Employers Must Supply the Training
Forklift training is mandatory before an operator can operate the truck. There are two distinctive OSHA provisions requiring such training:
- 29 CFR 1910.178(l)(1)(i) - The employer shall ensure that each powered industrial truck operator is competent to operate a powered industrial truck safely, as demonstrated by the successful completion of the training and evaluation specified in this paragraph (l). This provision requires the employer to ensure that each operator is to competent enough to operate the forklift safely by providing adequate training and necessary evaluation.
- And the 29 CFR 1910.178(l)(1)(ii) - Prior to permitting an employee to operate a powered industrial truck (except for training purposes), the employer shall ensure that each operator has successfully completed the training required by this paragraph (l), except as permitted by paragraph (l)(5).
What Are the Forklift-Related Training Topics That Will be Covered?
If you have already supplied the workplace-specific training, you now need to provide truck-related training. We have outlined the OSHA CFR 1910.178 standard, and picked the particular provisions, here they are:
- 1910.178(l)(3) (i)(A) - it talks about training program, it specifies that the course content must include operating instruction, warnings and precautions for the type of forklift the operator intending to drive.
- 1910.178(l)(3)(i)(C) - it is about getting used to the forklift’s basic controls and unique instrumentation. The operator must know where they are positioned in the control panel, what action they perform, and how they function in the operation.
- 1910.178(l)(3)(i)(D) - it is about engine or motor operation. Many forklifts are powered by gasoline, diesel, electric or gas. Operator must know the differences.
- 1910.178(l)(3)(i)(K) - it is about refueling the tank and/or recharging of the battery. Each truck has its own unique source of power that the operator must be trained to in order to perform such action.
- 1910.178(l)(3)(i)(E) – the operator must understand the steering and maneuvering that each forklift does during actual operation.
- 1910.178(l)(3)(i)(L) – emphasizes the operating limitations of each type of truck. Limitation refers to the where the truck can be used whether could it be operated indoor or outdoor, in narrow aisle, or in high foot traffic location.

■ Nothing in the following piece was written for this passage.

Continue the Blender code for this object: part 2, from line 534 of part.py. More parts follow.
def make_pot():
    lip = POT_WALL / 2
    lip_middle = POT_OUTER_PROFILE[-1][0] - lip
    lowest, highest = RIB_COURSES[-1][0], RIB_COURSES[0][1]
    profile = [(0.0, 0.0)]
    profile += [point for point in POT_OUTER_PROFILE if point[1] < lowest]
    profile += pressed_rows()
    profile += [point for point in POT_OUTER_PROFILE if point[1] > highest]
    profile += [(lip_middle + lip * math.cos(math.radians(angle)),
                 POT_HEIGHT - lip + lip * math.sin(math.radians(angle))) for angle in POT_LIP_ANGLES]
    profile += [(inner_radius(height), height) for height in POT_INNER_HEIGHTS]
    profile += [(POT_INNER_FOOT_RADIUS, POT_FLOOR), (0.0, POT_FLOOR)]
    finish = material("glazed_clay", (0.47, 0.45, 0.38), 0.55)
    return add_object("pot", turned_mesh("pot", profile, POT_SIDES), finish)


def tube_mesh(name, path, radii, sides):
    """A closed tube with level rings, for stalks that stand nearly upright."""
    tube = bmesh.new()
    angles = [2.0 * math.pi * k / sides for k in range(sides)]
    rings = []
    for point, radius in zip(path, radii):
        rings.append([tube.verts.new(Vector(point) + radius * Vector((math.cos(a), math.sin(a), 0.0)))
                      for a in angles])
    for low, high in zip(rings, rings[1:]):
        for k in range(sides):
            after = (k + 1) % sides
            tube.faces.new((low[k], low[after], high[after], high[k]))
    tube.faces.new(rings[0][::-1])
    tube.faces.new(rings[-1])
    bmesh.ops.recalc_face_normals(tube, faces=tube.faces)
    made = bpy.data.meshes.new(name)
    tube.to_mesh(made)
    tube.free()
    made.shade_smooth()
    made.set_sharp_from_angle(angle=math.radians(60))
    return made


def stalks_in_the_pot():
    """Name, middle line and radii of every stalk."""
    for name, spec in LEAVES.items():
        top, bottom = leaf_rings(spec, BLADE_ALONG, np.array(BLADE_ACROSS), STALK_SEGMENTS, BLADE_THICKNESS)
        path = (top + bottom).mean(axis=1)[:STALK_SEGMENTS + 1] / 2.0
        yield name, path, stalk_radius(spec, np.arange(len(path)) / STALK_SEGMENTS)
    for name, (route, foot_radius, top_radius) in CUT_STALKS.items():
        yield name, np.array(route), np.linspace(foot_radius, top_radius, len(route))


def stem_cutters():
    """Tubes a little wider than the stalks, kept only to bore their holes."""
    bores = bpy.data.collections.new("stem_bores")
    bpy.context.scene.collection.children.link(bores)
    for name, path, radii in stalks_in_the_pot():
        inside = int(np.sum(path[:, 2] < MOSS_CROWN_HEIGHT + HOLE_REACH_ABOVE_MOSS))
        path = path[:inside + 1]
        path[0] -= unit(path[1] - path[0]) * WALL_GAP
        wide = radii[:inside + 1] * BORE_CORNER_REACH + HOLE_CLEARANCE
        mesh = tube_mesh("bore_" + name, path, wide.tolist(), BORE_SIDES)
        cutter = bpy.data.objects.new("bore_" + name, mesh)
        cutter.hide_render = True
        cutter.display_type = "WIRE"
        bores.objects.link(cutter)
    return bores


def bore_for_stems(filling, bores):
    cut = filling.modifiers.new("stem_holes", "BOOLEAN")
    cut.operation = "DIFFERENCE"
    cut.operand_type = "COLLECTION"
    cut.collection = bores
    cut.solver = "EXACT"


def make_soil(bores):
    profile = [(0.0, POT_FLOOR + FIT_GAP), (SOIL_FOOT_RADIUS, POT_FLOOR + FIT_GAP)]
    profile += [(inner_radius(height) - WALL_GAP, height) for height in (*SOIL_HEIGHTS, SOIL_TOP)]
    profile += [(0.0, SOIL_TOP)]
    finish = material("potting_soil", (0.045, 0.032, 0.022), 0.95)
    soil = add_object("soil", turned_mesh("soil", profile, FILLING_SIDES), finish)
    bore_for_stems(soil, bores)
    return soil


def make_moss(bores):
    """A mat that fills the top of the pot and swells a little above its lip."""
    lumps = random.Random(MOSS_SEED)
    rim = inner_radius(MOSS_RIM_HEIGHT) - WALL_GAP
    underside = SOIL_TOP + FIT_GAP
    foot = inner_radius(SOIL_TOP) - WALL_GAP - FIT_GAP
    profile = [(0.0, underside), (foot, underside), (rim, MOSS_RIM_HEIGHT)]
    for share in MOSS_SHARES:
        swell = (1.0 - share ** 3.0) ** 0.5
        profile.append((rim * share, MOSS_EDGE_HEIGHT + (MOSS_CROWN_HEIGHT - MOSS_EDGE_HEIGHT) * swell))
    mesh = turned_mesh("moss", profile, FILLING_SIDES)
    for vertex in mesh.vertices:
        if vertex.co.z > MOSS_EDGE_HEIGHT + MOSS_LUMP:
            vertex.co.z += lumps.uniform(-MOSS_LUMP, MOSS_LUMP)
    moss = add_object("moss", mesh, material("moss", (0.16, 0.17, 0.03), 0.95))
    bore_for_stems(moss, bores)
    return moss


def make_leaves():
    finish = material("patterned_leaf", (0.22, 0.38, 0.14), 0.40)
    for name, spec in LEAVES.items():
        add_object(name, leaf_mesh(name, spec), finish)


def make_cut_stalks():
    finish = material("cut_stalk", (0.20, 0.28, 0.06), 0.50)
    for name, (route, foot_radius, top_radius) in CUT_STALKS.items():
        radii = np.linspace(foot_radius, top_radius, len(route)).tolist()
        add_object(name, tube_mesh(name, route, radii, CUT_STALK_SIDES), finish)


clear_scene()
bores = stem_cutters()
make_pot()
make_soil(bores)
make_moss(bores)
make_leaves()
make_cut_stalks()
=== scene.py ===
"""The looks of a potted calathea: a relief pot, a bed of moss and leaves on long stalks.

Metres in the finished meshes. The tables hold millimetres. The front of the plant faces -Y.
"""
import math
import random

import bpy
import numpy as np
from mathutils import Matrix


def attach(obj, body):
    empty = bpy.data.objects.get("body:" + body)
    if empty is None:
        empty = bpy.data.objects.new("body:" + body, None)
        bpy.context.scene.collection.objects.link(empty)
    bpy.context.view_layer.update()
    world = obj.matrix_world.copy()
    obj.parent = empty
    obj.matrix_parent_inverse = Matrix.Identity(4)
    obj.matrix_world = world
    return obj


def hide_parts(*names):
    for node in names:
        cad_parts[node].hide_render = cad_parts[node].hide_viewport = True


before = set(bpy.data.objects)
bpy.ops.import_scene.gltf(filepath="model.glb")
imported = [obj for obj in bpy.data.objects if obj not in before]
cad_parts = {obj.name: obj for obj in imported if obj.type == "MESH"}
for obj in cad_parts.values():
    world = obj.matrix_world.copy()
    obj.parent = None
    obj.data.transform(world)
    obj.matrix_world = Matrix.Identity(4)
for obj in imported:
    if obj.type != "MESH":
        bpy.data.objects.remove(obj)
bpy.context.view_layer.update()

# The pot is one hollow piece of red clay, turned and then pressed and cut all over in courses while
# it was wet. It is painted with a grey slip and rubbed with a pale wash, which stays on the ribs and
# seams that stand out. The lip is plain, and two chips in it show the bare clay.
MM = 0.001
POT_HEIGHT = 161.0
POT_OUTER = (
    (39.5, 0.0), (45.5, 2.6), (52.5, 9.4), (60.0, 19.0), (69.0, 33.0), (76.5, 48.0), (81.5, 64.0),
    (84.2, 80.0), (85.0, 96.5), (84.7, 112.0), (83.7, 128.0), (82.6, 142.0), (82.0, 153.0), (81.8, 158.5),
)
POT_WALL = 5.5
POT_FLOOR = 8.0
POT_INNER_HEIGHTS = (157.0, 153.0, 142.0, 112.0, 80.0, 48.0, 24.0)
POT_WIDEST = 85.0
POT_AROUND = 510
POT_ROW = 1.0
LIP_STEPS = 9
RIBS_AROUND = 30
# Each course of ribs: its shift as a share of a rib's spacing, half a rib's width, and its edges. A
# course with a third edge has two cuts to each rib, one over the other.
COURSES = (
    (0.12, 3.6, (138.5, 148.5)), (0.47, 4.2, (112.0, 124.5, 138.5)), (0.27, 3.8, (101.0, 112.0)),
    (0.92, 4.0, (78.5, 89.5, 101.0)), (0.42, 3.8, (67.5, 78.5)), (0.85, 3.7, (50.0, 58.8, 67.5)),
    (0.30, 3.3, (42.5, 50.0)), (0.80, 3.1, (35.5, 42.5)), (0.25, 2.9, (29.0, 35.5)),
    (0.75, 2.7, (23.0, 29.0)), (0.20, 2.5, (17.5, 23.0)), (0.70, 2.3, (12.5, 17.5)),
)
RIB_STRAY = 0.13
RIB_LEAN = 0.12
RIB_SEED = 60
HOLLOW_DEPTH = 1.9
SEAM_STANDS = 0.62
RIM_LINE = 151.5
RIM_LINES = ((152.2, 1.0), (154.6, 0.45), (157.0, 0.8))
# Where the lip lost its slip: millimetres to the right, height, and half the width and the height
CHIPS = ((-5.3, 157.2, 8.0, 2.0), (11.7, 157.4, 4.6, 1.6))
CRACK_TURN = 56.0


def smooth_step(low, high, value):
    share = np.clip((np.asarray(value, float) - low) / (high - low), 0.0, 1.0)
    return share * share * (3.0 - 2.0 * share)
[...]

Different Types of Forklifts/Powered Industrial Trucks:
- Electric counterbalance forklifts – it emit no exhaust and often use indoor.

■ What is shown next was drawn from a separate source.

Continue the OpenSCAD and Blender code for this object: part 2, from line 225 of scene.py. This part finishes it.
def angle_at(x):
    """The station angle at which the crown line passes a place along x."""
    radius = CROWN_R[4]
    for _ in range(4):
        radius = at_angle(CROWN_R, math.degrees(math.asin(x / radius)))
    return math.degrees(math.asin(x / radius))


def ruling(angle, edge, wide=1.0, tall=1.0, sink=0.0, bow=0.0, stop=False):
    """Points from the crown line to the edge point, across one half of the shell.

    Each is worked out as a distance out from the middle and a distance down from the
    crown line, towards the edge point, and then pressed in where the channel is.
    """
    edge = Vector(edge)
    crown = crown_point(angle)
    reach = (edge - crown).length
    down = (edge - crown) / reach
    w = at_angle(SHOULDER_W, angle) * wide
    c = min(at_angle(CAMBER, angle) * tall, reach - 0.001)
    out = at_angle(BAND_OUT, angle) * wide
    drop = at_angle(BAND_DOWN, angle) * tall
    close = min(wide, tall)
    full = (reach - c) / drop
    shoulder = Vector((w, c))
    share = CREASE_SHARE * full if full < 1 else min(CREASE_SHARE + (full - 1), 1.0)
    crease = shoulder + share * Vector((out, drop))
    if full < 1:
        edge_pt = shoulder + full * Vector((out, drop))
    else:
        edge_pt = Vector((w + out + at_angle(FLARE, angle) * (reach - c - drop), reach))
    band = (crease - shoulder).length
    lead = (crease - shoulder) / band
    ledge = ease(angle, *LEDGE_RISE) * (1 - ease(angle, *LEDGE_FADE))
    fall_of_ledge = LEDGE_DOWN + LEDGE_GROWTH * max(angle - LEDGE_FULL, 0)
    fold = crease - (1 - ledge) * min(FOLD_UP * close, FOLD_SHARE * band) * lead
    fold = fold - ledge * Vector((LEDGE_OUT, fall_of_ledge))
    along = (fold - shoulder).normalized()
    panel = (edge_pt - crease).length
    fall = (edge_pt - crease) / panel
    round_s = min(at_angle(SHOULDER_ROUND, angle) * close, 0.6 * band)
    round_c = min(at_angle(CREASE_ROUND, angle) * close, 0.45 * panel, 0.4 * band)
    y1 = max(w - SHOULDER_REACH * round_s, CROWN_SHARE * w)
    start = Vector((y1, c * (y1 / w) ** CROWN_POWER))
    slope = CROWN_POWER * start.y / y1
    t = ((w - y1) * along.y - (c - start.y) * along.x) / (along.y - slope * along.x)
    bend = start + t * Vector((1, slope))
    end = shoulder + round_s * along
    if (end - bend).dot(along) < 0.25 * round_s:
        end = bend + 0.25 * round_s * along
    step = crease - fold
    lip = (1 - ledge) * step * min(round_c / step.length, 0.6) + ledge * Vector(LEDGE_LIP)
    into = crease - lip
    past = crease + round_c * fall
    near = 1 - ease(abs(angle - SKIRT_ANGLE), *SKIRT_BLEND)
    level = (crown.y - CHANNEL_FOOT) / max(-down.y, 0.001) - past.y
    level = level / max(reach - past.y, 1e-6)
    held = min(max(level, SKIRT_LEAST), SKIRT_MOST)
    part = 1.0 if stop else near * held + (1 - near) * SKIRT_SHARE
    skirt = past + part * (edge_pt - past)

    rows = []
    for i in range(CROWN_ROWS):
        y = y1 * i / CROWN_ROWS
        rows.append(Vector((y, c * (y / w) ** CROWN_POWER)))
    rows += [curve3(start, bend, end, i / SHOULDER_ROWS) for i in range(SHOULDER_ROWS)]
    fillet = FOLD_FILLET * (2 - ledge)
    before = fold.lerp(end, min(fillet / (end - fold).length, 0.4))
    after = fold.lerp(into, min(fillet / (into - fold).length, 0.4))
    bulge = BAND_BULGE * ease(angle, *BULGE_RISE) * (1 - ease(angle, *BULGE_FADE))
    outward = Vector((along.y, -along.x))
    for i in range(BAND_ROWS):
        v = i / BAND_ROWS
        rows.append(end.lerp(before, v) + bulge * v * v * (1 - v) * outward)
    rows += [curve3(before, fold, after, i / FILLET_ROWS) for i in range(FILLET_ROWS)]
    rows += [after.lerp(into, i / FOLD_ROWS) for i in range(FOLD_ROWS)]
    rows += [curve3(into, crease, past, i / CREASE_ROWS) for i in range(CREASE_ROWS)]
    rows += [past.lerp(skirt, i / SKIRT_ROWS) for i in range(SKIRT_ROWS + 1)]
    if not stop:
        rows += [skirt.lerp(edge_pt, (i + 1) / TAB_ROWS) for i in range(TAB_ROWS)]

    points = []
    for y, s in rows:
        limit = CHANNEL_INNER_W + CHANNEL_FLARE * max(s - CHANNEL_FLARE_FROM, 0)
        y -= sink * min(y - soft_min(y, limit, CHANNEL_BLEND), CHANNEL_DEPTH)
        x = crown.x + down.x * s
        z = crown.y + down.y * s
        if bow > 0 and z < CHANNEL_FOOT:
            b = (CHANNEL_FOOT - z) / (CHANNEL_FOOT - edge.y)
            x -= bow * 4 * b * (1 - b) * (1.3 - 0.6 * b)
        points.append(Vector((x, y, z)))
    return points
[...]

- Narrow-Aisle Lift Trucks – they’re suitable to use in narrow aisle as its name implies. Since its use is primarily indoor, they use electric motor. They come as stand-up rider type of truck.

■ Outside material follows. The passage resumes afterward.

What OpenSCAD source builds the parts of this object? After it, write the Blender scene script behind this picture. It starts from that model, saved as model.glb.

- Order Pickers – its primary use is to pick and deliver material needed for filling customer’s order from storage. The operator stands on a platform and moves up with the mast. It requires the operator to wear fall arrest for protection.
- Electric Powered Hand Trucks or pallet Jacks – It includes the walk-behind and hand-rider jacks.
- Internal Combustion Fueled Counterbalance Forklifts with Solid Tires – This type of truck is intended to be used in flat concrete or asphalt floor surfaces not in rough roads.
- Combustion Fueled Counterbalance Forklifts with Pneumatic Tires – This type can be used in unpaved floors or in uneven surfaces but not in rough terrain because of its obvious driving limitation.
- Tow Vehicles – is tractor-like which could either be electric or internal combustion. These vehicles are the ones used in airports to tow luggage carts. This is a vehicles and do not lift but only aimed to transport loads.
- Rough Terrain Forklifts – this is commonly utilized outdoors or in construction sites where operator can maximize its purpose. Because of its big tires, it can used in very rough terrain or unimproved roads. There are three kinds of rough terrain trucks: counterbalance, telescopic, and truck-mounted.
To Make a Conclusion
If you need to transport or move heavy loads in the warehouse, the forklift is likely to be the most effective piece of equipment to get the job done. But as oppose to what people believe, not all forklifts are the same.
There are many types of forklifts and each serves a specific purpose and they operate differently from each other as well. For this reason, the employer should provide training specific for each type of forklift and not on make and model.
So now the question is, do your workers receive training specific to the type of truck they are using? If not, give them what they need. It is the employer’s responsibility to provide such training.